I add a half a campden tablet to every five gallons of water to get rid of the chlorine and chloramine in the tap water. Crush the tablets between two spoons, I don't bother sanitising these spoons as campden is pretty good as a steriliser itself.

Buckets of water with campden added which I will use to add to the malt.

I put two pots on the stove, one with hot water that I will use to wash out the tins of malt to get it all out, the other I will put the tins into while still closed to warm the malt so that it becomes more fluid and will pour better. If the tins are cold it'll be like treacle or worse and you'll have a hard time getting the malt out. I tend to dunk the ends of these in the cleaning bucket before opening with a sterilised tin opener.

When the malt is warm you can open the tin and pour it into the bucket, I then scrape the rest out with a sanitised spatula before adding boiling water to the tin and rinsing around to get the rest of the malt out, this also goes into the fermenter.
When I add them to the bucket and add the hot water then I tend to stir a bit with my paddle to thin the mix a bit before adding the rest of the cold water, otherwise you can get lumps of cold malt at the bottom of the bucket which take a while to stir in.
If you were using spraymalt you would add the boiled solution of spraymalt at this stage to make up the equivalent of the second tin of malt that these kits have.

When adding the campden treated water I am sure to splash it from a height lift the bucket high as you pour it, it'll produce a very foamy head, but more importantly it'll aerate the wort which is necessary for the yeast to reproduce in the early stage before they start to make alcohol and need no more air.
The bubbles also serve the purpose of allowing the yeast to get moist slowly and hydrate without being in a high concentration wort that can affect their early growth. Some people rehydrate their yeast in a container of water about an hour before using it, I haven't needed to so far***.
***Since this post I have started to rehydrate my yeast, it starts the ferment a lot faster when I do. Mix preboiled and cooled water in a glass with hot water to get to 30c then pitch your yeast packet on it and leave 15 minutes before pitching on your wort mixture.

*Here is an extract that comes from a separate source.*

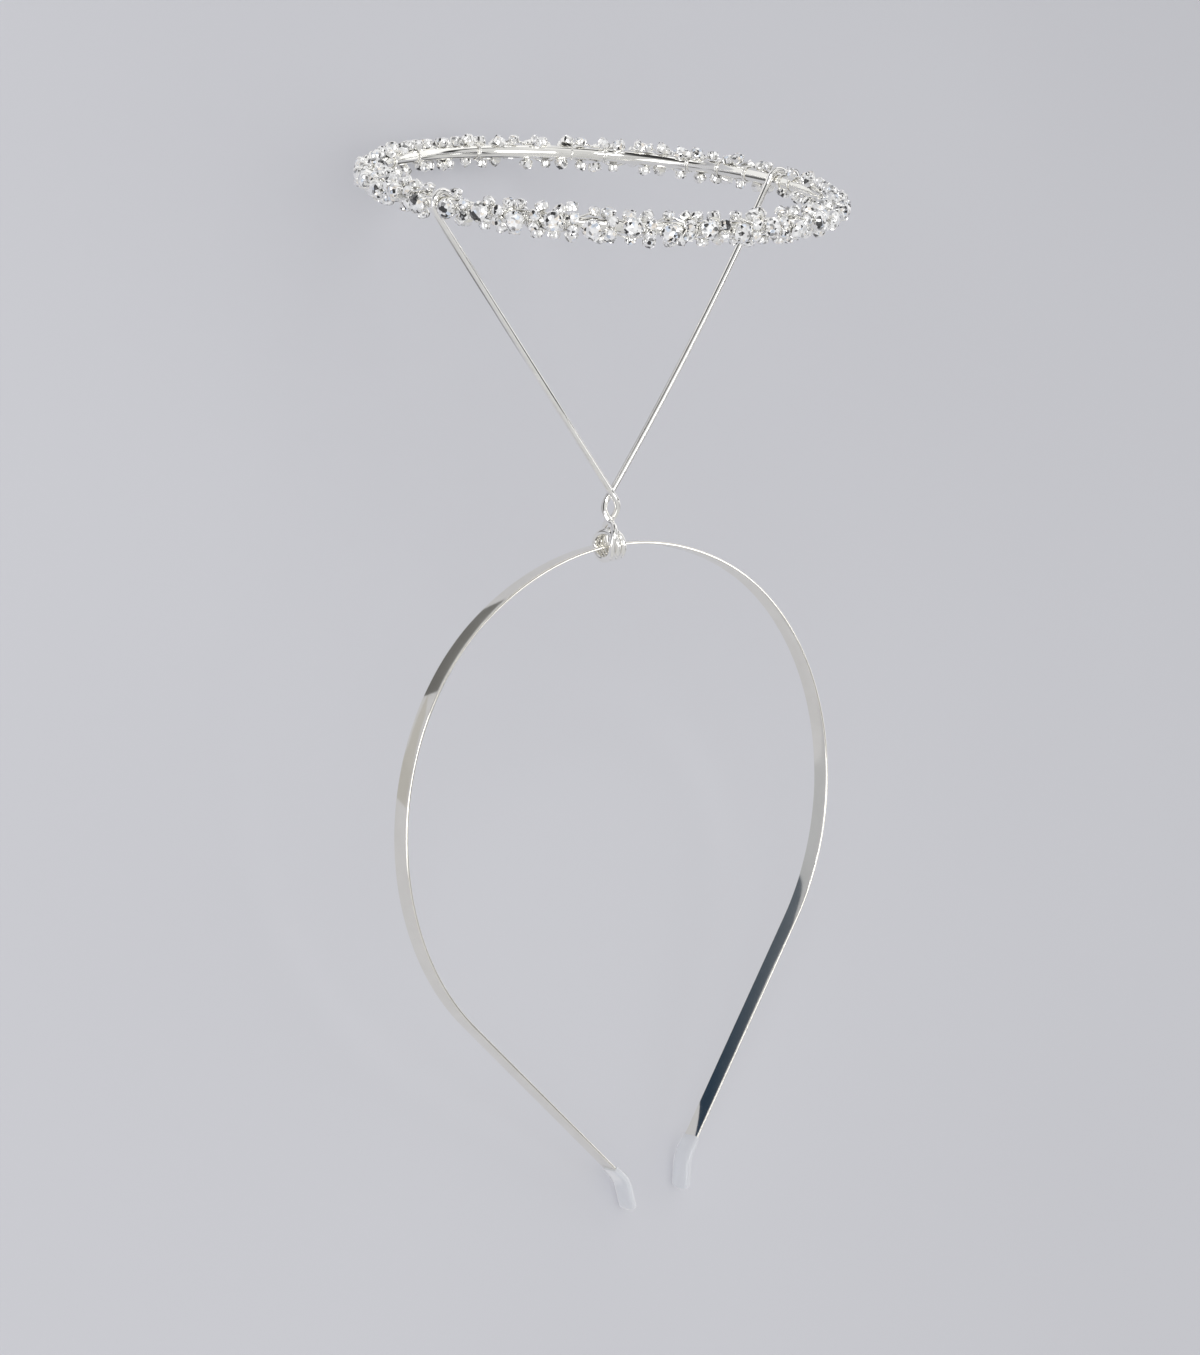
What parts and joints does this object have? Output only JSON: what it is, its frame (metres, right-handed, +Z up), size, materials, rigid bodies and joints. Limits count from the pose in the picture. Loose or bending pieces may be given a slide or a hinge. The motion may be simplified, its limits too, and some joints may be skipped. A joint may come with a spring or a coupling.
{
  "type": "halo headband",
  "caption": "Rigid metal headband whose wire stem twists up from a coil into a V and holds a round halo set with cut stones above the head.",
  "frame": {"origin": "centre of the bounding box on the surface that the headband lies on: both sleeves and the back of the halo rest on it", "axes": "+Z up from that surface, +Y from the open ends of the strip towards the halo, +X across the head towards the right limb"},
  "size_m": [0.132, 0.2436, 0.1001],
  "materials": {
    "strip_metal": "polished silver-coloured strip",
    "wire_metal": "silver-plated wire, slightly satin",
    "ring_metal": "polished silver-coloured tube",
    "crystal": "clear foil-backed cut glass in bright metal cups",
    "clear_sleeve": "clear soft plastic"
  },
  "bodies": {
    "root": {"headband": "strip_metal", "tip_left": "clear_sleeve", "tip_right": "clear_sleeve", "stem_wire": "wire_metal", "halo_ring": "ring_metal", "halo_stone_01": "crystal", "halo_stone_02": "crystal", "halo_stone_03": "crystal", "halo_stone_04": "crystal", "halo_stone_05": "crystal", "halo_stone_06": "crystal", "halo_stone_07": "crystal", "halo_stone_08": "crystal", "halo_stone_09": "crystal", "halo_stone_10": "crystal", "halo_stone_11": "crystal", "halo_stone_12": "crystal", "halo_stone_13": "crystal", "halo_stone_14": "crystal", "halo_stone_15": "crystal", "halo_stone_16": "crystal", "halo_stone_17": "crystal", "halo_stone_18": "crystal", "halo_stone_19": "crystal", "halo_stone_20": "crystal", "halo_stone_21": "crystal", "halo_stone_22": "crystal", "halo_stone_23": "crystal", "halo_stone_24": "crystal", "halo_stone_25": "crystal", "halo_stone_26": "crystal", "halo_stone_27": "crystal", "halo_stone_28": "crystal", "halo_stone_29": "crystal", "halo_stone_30": "crystal", "halo_stone_31": "crystal", "halo_stone_32": "crystal", "halo_stone_33": "crystal", "halo_stone_34": "crystal", "halo_stone_35": "crystal", "halo_stone_36": "crystal", "halo_stone_37": "crystal", "halo_stone_38": "crystal", "halo_stone_39": "crystal", "halo_stone_40": "crystal", "stone_chain_back": "crystal", "stone_chain_front": "crystal"}
  },
  "joints": []
}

When I have my buckets filled then I take a sample and read the temperature and the Original gravity, for this demo I did, but as mentioned earlier I don't always bother.
I then put on the lids and put in the bubblers, but I don't snap the lids on for the first week or so, after that I snap the lids down and allow the bubblers to do their thing.( It's handy to snap the lid down so a bucket will keep it's shape while carrying it to it's final brewing spot, then snap it off again.)
You don't need bubblers, a lot of people just use lids on the buckets which they don't snap down tight. I feel safer with them as I leave my beers for 4-5 weeks in primary and don't bother with a secondary before bottle or keg conditioning, but like I said, at the start the lids are not snapped down tight.

Ferment your beers as close to a constant 20c as you can, if you ferment too warm you get banana and clove like tastes in your beer, this is not desirable in most styles.

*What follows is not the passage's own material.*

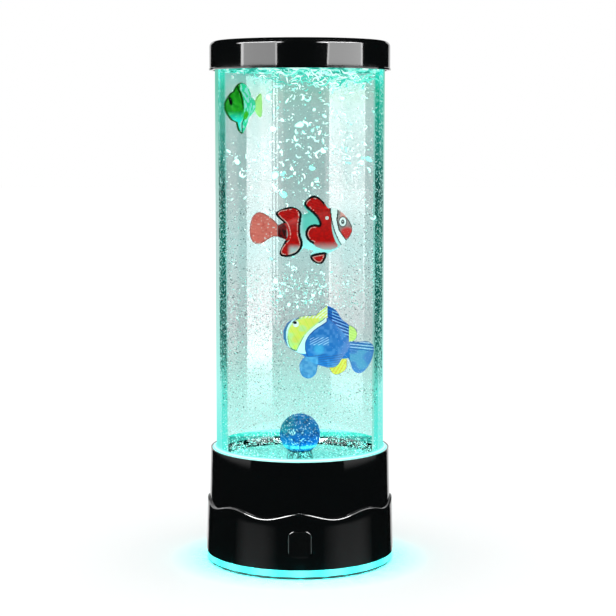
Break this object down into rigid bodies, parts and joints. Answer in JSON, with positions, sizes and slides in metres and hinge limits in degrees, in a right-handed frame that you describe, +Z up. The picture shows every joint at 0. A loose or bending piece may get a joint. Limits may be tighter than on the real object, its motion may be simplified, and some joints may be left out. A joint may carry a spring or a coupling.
{
  "type": "bubble fish lamp",
  "caption": "Bubble lamp: a tall clear water tube on a round black base with a wavy shoulder, a glowing foot ring and a push button, under a black lid, with toy fish above an air stone.",
  "frame": {"origin": "centre of the footprint on the table, under the rubber feet", "axes": "+Z up along the tube, -Y to the front where the button is, +X to the right seen from the front"},
  "size_m": [0.1096, 0.1099, 0.3],
  "materials": {
    "shell_black": "moulded, high gloss",
    "lid_black": "moulded, high gloss",
    "button_black": "moulded, high gloss",
    "base_black": "fine grain",
    "foot_rubber": "matt",
    "glow_ring": "translucent, lit from inside",
    "clear_tube": "clear, polished",
    "seal_clear": "translucent, satin",
    "foam": "matt foam",
    "board_green": "solder mask",
    "board_white": "solder mask",
    "light_chip": "cast resin",
    "switch_black": "moulded",
    "socket_white": "moulded",
    "contact_metal": "turned",
    "can_metal": "drawn, satin",
    "pump_plastic": "moulded",
    "sleeve_rubber": "matt",
    "strap_metal": "stamped",
    "valve_plastic": "moulded",
    "nozzle_plastic": "moulded",
    "stone_blue": "porous, glass beads bonded together",
    "hose_clear": "soft, translucent",
    "wire_jacket": "matt",
    "screw_metal": "zinc plated",
    "fish_red": "moulded, printed bands",
    "fish_blue": "moulded, printed bands",
    "fish_green": "moulded, printed bands"
  },
  "bodies": {
    "base": {"rubber_feet": "foot_rubber", "base_plate": "base_black", "light_ring": "glow_ring", "lower_shell": "shell_black", "upper_shell": "shell_black", "tube": "clear_tube", "tube_floor": "clear_tube", "floor_gasket": "foam", "collar_seal": "seal_clear", "button_board": "board_green", "key_switch": "switch_black", "control_board": "board_green", "control_chip": "switch_black", "capacitors": "can_metal", "wire_sockets": "socket_white", "power_inlet": "switch_black", "inlet_pin": "contact_metal", "light_board": "board_white", "lights": "light_chip", "ring_board": "board_white", "ring_lights": "light_chip", "pump_motor": "can_metal", "pump_head": "pump_plastic", "pump_sleeve": "sleeve_rubber", "pump_strap": "strap_metal", "check_valve": "valve_plastic", "air_nozzle": "nozzle_plastic", "nozzle_washer": "sleeve_rubber", "nozzle_nut": "nozzle_plastic", "air_stone": "stone_blue", "nozzle_hose": "hose_clear", "pump_hose": "hose_clear", "pump_wires": "wire_jacket", "light_wires": "wire_jacket", "button_wires": "wire_jacket", "ring_wires": "wire_jacket", "base_screws": "screw_metal", "shell_screws": "screw_metal", "light_board_screws": "screw_metal", "strap_screws": "screw_metal", "control_board_screws": "screw_metal", "button_board_screws": "screw_metal"},
    "lid": {"lid": "lid_black"},
    "button": {"button": "button_black", "switch_plunger": "switch_black"},
    "clownfish": {"clownfish": "fish_red"},
    "blue_fish": {"blue_fish": "fish_blue"},
    "green_fish": {"green_fish": "fish_green"}
  },
  "joints": [
    {"name": "lid_lift", "type": "slide", "parent": "base", "child": "lid", "axis": [0, 0, 1], "range_m": [0, 0.03]},
    {"name": "button_press", "type": "slide", "parent": "base", "child": "button", "axis": [0, 1, 0], "range_m": [0, 0.0008], "stiffness_N_per_m": 1500},
    {"name": "clownfish_swim", "type": "slide", "parent": "base", "child": "clownfish", "axis": [0, 0, 1], "range_m": [-0.087, 0.059]},
    {"name": "blue_fish_swim", "type": "slide", "parent": "base", "child": "blue_fish", "axis": [0, 0, 1], "range_m": [-0.019, 0.124]},
    {"name": "green_fish_swim", "type": "slide", "parent": "base", "child": "green_fish", "axis": [0, 0, 1], "range_m": [-0.187, 0.002]}
  ]
}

So there you go, hope that's helpful.

I'm not normally too popular with my wife when I do this but keeping a mop about helps with the inevitable swimming pool that develops on the floor.


  1. Great post Eoin. It's still pretty daunting because of all of the sanitizing and cleaning. I think I like the idea of the result more than the effort to get the brew. By comparison making bread is a cinch.

  2. There are two steps to it, the cleaning where I fill my bath with stuff, starting anything up to two weeks before I am going to brew to get things clean. It allows me to take it nice and slowly and not have to do lots in one night.
    If I have a lot of bottles this is certainly the way I tend to do it. Then on the day of a brew it just remains to sanitise and then away you go.
    You can also save yourself a lot of work by rinsing equipment as it becomes dirty and then the yeast and crud doesn't get a chance to dry on.
    Cleaning is certainly the most tedious part of it, especially where that ties in with bottling.
    With regard to the time it takes, like anything as you get au fait with the processes it becomes faster and easier. The other thing to remember is the old adage that anything worth doing is worth taking time over, that is definitely the case with brewing.

  3. One other point, it's a hobby that obviously also ties in very well to breadmaking. The spent grains from a brew make a lovely wholegrain bread.
    The yeast is also reusable in bread recipes.
    Not to mention beer bread, where bad beers tend to go to die, you can cook off your beer making mistakes :)

  4. Great post Eoin! I've been considering home breewing for a while and I think I am going to go for it. I will see if I can get the kit shipped to Spain and I will let you know how it goes :-)

  5. Nice one Paul, if you do it then let me know for sure.
    I'm sure you'd get the homebrew stuff locally there too. Google will let you know.

  6. Great post Eoin, keep up the good work!

    Just bottled off 20 litres of Coopers Wheat Beer the other day... had a quick sip in the process, major improvement over brew #1, which Muntons finally replaced :)

  7. Nice one James, glad you're making progress, it's a good hobby and cheap booze, what more can you want?

  8. Good info on the process. Pictures help as well:) Thanks!

  9. Good beginner guide Eoin.
    For those thinking it is a lot of work, it is not really. You can do a kit beer in an hour. Of course then you have to wait to ferment it for a couple of weeks and then bottle and condition it....

    It is a brilliant hobby and when you eventually move on to all grain, which takes up to 8 hours to brew you have a full scale obsession on your hands as well as better beer than you can buy from most liquor stores and most bars.